The United States, said Dastmalchian, has "in turn tried to provide intelligence and security backing, while Israel has simply followed its own interests in all this."

Furthermore, it seems unlikely Iran's Supreme Leader Ali Khamenei will tolerate, even in this weak period of his leadership, the kingdom's rising power in the region and beyond, and especially its financial clout. He is usually disparaging when he speaks of Riyadh's princely rulers. In 2017, he compared them to "dairy cows," saying, "the idiots think that by giving money and aid, they can attract the goodwill of Islam's enemies."
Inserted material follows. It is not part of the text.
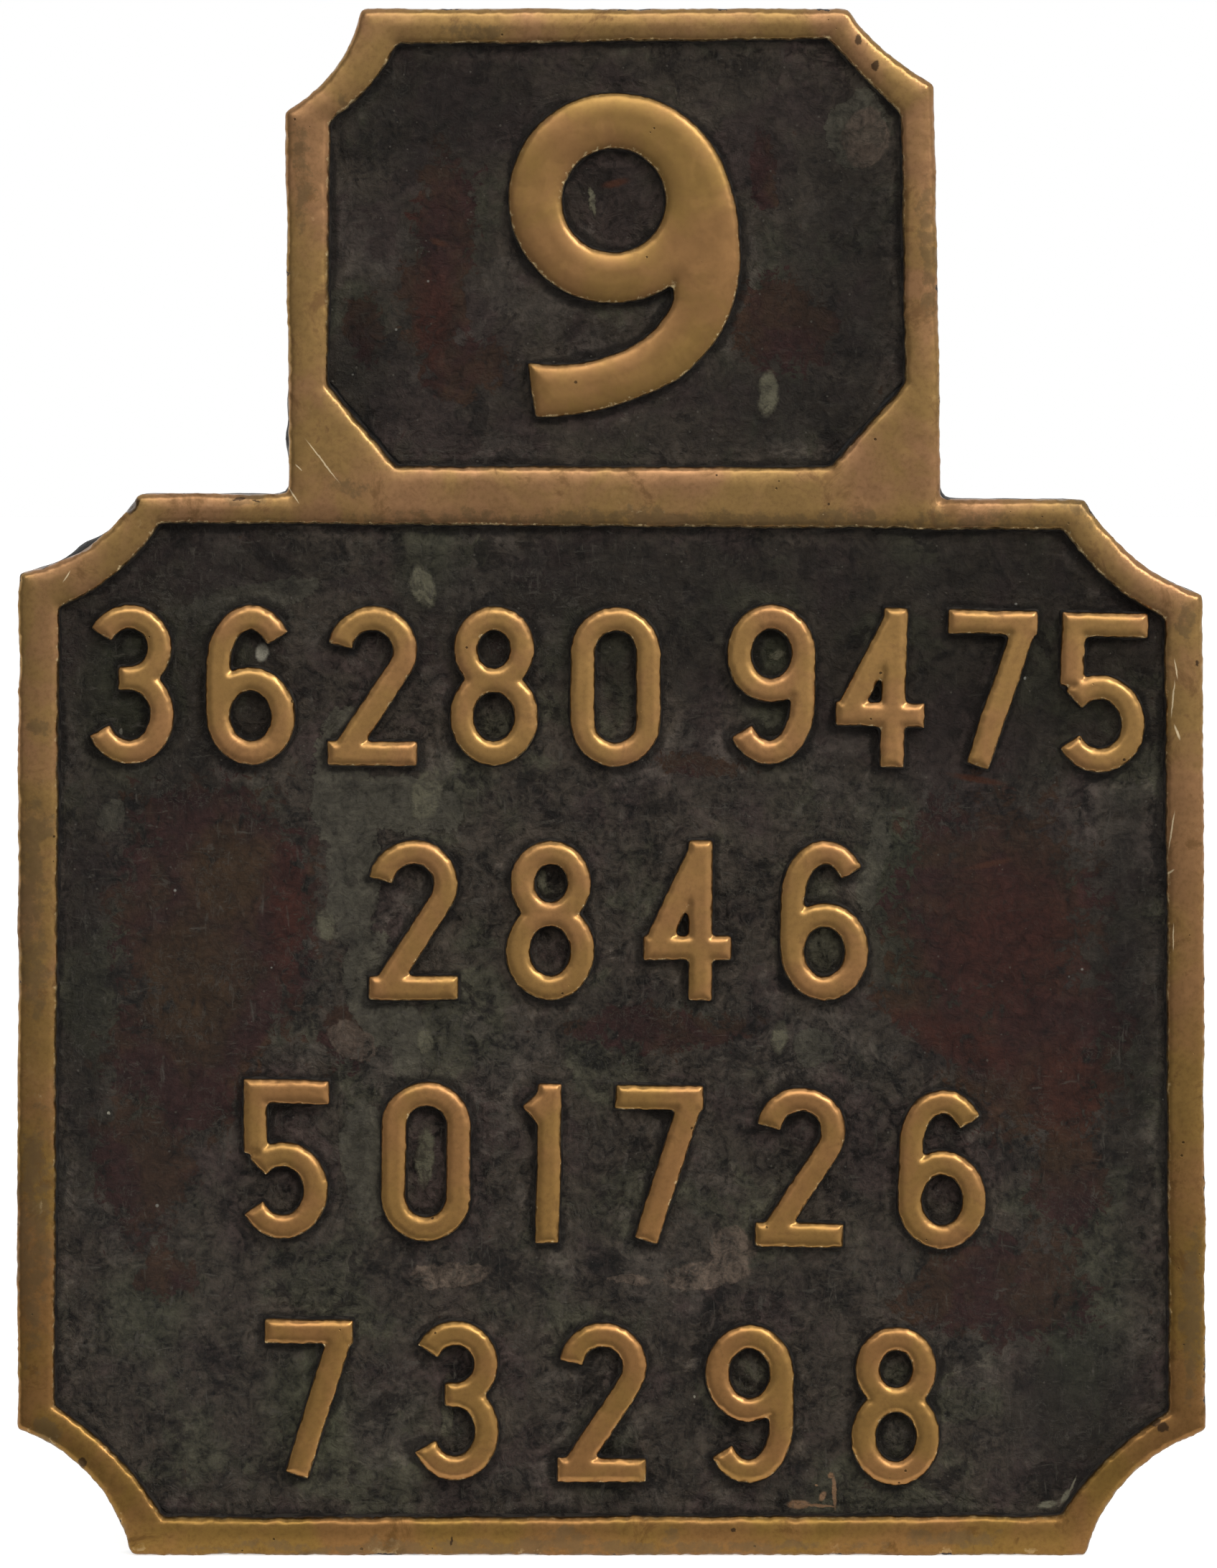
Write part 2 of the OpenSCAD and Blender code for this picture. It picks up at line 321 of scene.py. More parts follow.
def raise_relief(name, node, voxel, rounds, reach, drop, wavy, ragged, wander, bites=()):
    """A worn copy of a raised node, softened over by rounds of smoothing.

    Its top falls by drop within reach of its edges. Ragged, wander and wavy are the height
    of the lumps in its edges, its outline and its faces. All but rounds are in mm.
    """
    wire = crown_outline(node)
    piece = take_copy(name, [node])
    for point in piece.data.vertices:
        if abs(point.co.y - LEDGE * MM) < 0.05 * MM:
            point.co.y = CROWN * MM
    for bite in bites:
        cutter = small_lump(*bite)
        work(piece, "BOOLEAN", operation="DIFFERENCE", solver="EXACT", object=cutter)
        bpy.data.objects.remove(cutter)
    work(piece, "REMESH", mode="VOXEL", voxel_size=voxel * MM)
    work(piece, "SMOOTH", factor=0.5, iterations=rounds)
    work(piece, "SMOOTH", factor=0.5, iterations=4, use_y=False)
    edge = piece.vertex_groups.new(name="edge")
    edge.add(range(len(piece.data.vertices)), 0.0, "REPLACE")
    work(
        piece, "VERTEX_WEIGHT_PROXIMITY", vertex_group="edge", target=wire,
        proximity_mode="GEOMETRY", proximity_geometry={"EDGE"}, falloff_type="SHARP",
        min_dist=reach * MM, max_dist=0,
    )
    work(piece, "DISPLACE", vertex_group="edge", direction="Y", strength=drop * MM, mid_level=0)
    for axis, size in (("X", 0.9), ("Z", 0.8)):
        roughen(piece, size=size, depth=2, height=ragged, vertex_group="edge", direction=axis)
    for axis, size in (("X", 7), ("Z", 5)):
        roughen(piece, size=size, depth=2, height=wander, direction=axis)
    roughen(piece, size=6, depth=1, height=wavy)
    roughen(piece, size=1.2, depth=1, height=wavy / 4)
    bpy.data.objects.remove(wire)
    finish_mesh(piece)
    return piece


def mark_near(piece, label, walls, near, far, fall="LINEAR"):
    """Weighs each point of a piece by how near it is to some walls: 1 at near, 0 at far."""
    group = piece.vertex_groups.new(name=label)
    group.add(range(len(piece.data.vertices)), 0.0, "REPLACE")
    work(
        piece, "VERTEX_WEIGHT_PROXIMITY", vertex_group=label, target=walls,
        proximity_mode="GEOMETRY", proximity_geometry={"FACE"}, falloff_type=fall,
        min_dist=far * MM, max_dist=near * MM,
    )


def keep_weight(piece, label, name):
    """Keeps a weight as an attribute that a finish can read."""
    kept = piece.data.attributes.new(name, "FLOAT", "POINT")
    index = piece.vertex_groups[label].index
    for point in piece.data.vertices:
        kept.data[point.index].value = next(g.weight for g in point.groups if g.group == index)


# Dents in the border, given as the flash is.
BITES = [(-47.2, -6.8, 27.3, 0.4, 1.3, 0.75, 30), (-52.4, -6.4, 23.15, 1.5, 1.6, 0.5, -18),
         (-56.2, -6.6, 21.5, 0.45, 1.2, 0.5, 0), (-36.4, -7.2, 28.55, 0.8, 0.5, 0.22, 0)]
border = raise_relief("worn_border", "raised_border", voxel=0.3, rounds=3, reach=2.0, drop=0.2,
                      wavy=0.1, ragged=0.48, wander=0.3, bites=BITES)
panels = take_copy("panels", ["legend_panel_paint", "number_panel_paint"])
mark_near(border, "away from paint", panels, near=2.9, far=2.3)
keep_weight(border, "away from paint", "outside")
bpy.data.objects.remove(panels)


def new_group(name, inputs, outputs):
    """A shader node group with these named sockets; returns its tree, inputs and outputs."""
    group = bpy.data.node_groups.new(name, "ShaderNodeTree")
    for label, kind in inputs:
        group.interface.new_socket(label, in_out="INPUT", socket_type=kind)
    for label, kind in outputs:
        group.interface.new_socket(label, in_out="OUTPUT", socket_type=kind)
    entry = group.nodes.new("NodeGroupInput").outputs
    leave = group.nodes.new("NodeGroupOutput").inputs
    return group, entry, leave


def fill(tree, group, inputs):
    """Places a group in a tree, fills in its sockets and returns its outputs."""
    node = tree.nodes.new("ShaderNodeGroup")
    node.node_tree = group
    for socket, value in inputs.items():
        if isinstance(value, bpy.types.NodeSocket):
            tree.links.new(value, node.inputs[socket])
        else:
            node.inputs[socket].default_value = value
    return node.outputs


NUMBER, VECTOR, COLOUR = "NodeSocketFloat", "NodeSocketVector", "NodeSocketColor"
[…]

Iranian regime officials are hopeful of moving toward better diplomatic ties and a reopening of embassies. Yet the balance of power between the sides began to change in Riyadh's favor years ago. For the kingdom's power has shifted from relying mostly on arms, to economic and political clout. The countries might have had peaceful relations before in considerably quieter, and more equitable, conditions than today's acute clash of interests.
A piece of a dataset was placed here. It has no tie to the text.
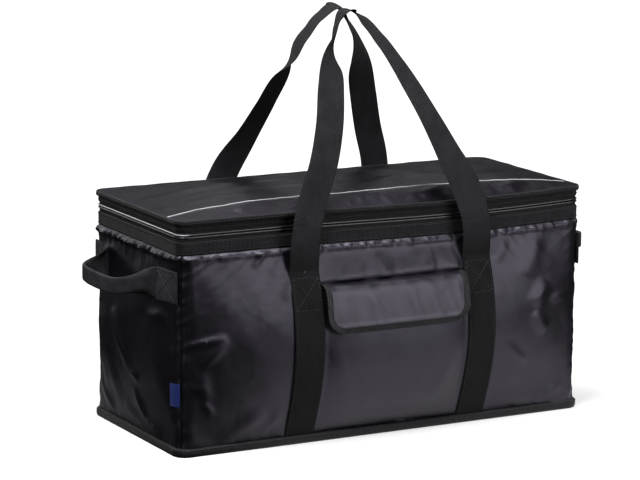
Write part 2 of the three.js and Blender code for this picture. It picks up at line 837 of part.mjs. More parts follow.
// A folded fabric label sewn in at the front left corner, leaning off the end wall.
function buildLabel() {
  const half = labelThickness / 2;
  const low = vec(0, -half, labelBottom);
  const high = vec(labelWidth, half, labelBottom + labelHeight);
  const label = block(low, high);
  label.rotateZ(THREE.MathUtils.degToRad(rightAngle + labelLean));
  label.translate(-halfLength - half - gap, gap - straightY, 0);
  add("side_label", label, "label");
}

// One slider: a plate on each side of the chain, a post between the coils, and a bail.
function buildSlider(name, y) {
  const outer = halfLength + coilThickness + gap;
  const inner = halfLength - gap - tapeThickness - gap;
  const half = sliderLength / 2;
  const low = zipHeight - sliderHeight / 2;
  const high = zipHeight + sliderHeight / 2;
  const plates = [
    block(vec(outer, y - half, low), vec(outer + plateThickness, y + half, high)),
    block(vec(inner - plateThickness, y - half, low), vec(inner, y + half, high)),
    block(
      vec(inner - plateThickness / 2, y - postLength / 2, zipHeight - postThickness / 2),
      vec(outer + plateThickness / 2, y + postLength / 2, zipHeight + postThickness / 2),
    ),
  ];
  const face = outer + plateThickness;
  const barLow = face + bailReach;
  const bailEnd = bailHalf + bailThickness / 2;
  const wide = bailWidth / 2;
  const posts = [-1, 1].map((s) =>
    block(
      vec(face - plateThickness / 2, y + s * bailHalf - bailThickness / 2, zipHeight - wide),
      vec(barLow + bailThickness, y + s * bailHalf + bailThickness / 2, zipHeight + wide),
    ),
  );
  const bar = block(
    vec(barLow, y - bailEnd, zipHeight - wide),
    vec(barLow + bailThickness, y + bailEnd, zipHeight + wide),
  );
  add(name, join(...plates, ...posts, bar), "metal");
}

// One pull tab: a pin under the bail, a slot round the bail's post and a hole at the end.
function buildPull(name, y, way) {
  const face = halfLength + coilThickness + gap + plateThickness;
  const low = face + (bailReach - pullThickness) / 2;
  const pin = pullThickness / 2;
  const end = pullLength;
  const span = (a, b) => (way > 0 ? [y + a, y + b] : [y - b, y - a]);
  const [y0, y1] = span(-pin, end);
  const [s0, s1] = span(pin, pin + pullSlot);
  const [h0, h1] = span(end - 2 * pullHole, end - pullHole);
  const halfWidth = pullWidth / 2;
  const slotHalf = bailWidth / 2 + gap + gap;
  const holeHalf = pullHole / 2;
  const plate = block(vec(low, y0, zipHeight - halfWidth), vec(low + pullThickness, y1, zipHeight + halfWidth));
  const slot = block(
    vec(low - gap, s0, zipHeight - slotHalf),
    vec(low + pullThickness + gap, s1, zipHeight + slotHalf),
  );
  const hole = block(
    vec(low - gap, h0, zipHeight - holeHalf),
    vec(low + pullThickness + gap, h1, zipHeight + holeHalf),
  );
  add(name, cut(plate, slot, hole), "metal");
}

buildBox();
buildBaseBinding();
buildMouth();
buildLid();
buildStraps();
for (const face of ["front", "back"]) {
  buildLegs(face);
  buildLoop(face);
}
buildGrabHandle("left", -1);
buildGrabHandle("right", 1);
buildPocket();
buildFlap();
buildLabel();
const sliderPlaces = [
  ["front", sliderCentre - sliderSpacing / 2, -1],
  ["rear", sliderCentre + sliderSpacing / 2, 1],
];
for (const [name, y, way] of sliderPlaces) {
  buildSlider(`${name}_slider`, y);
  buildPull(`${name}_pull`, y, way);
}

export default cooler;
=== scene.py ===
"""A large insulated soft cooler bag, dressed round its frame.

Foam-lined fabric walls, a zipped lid with a light piping line, two long webbing handles,
a grab handle on each end and a front pocket with a flap. Metres, +Z up, front towards -Y.
"""

import logging
import math
from dataclasses import dataclass, field
from enum import Enum

import bpy
import numpy as np
from mathutils import Matrix, Vector


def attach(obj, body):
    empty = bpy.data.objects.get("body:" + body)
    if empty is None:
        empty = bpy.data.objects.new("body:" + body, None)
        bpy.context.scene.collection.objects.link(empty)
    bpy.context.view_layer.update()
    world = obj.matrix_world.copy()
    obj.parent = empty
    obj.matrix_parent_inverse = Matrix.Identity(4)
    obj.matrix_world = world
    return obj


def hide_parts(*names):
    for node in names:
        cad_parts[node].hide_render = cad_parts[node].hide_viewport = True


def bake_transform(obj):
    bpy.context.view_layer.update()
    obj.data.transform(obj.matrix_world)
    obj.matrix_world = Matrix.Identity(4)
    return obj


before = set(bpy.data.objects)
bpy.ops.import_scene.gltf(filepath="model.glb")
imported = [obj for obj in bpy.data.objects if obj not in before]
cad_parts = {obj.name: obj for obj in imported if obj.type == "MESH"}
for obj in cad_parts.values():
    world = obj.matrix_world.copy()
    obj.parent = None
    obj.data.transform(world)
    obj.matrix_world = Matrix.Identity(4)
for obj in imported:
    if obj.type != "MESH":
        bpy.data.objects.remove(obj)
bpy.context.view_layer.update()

LOG = logging.getLogger("cooler")
MM = 0.001
UV_NAME = "cloth"
Array = np.ndarray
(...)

If nuclear talks break down, Iran's regime may become more aggressive.

Beyond this, the Abraham Accord or reconciliation of Arab states and Israel has been possible thanks to the green light that the Saudis gave their regional partners, and it is a considerable political and ideological defeat for the Islamic Republic.

Assuming all Houthis follow Tehran's instructions — and they may not — improved ties may curb attacks on Saudi interests and aid its economy. Tehran will also benefit from no longer having to support them. Unlike Iran's regime, the Saudis are not pressed for cash or resources and could even offer the Houthis a better deal. Presently, they may consider it more convenient to keep the softer approach toward Tehran.

For if nuclear talks with the West break down, Iran's regime may become more aggressive, and as experience has shown, tensions often prompt a renewal of missile or drone attacks on the Saudis, on tankers and on foreign shipping. Riyadh must have a way of keeping the Tehran regime quiet, in a distinctly unquiet time.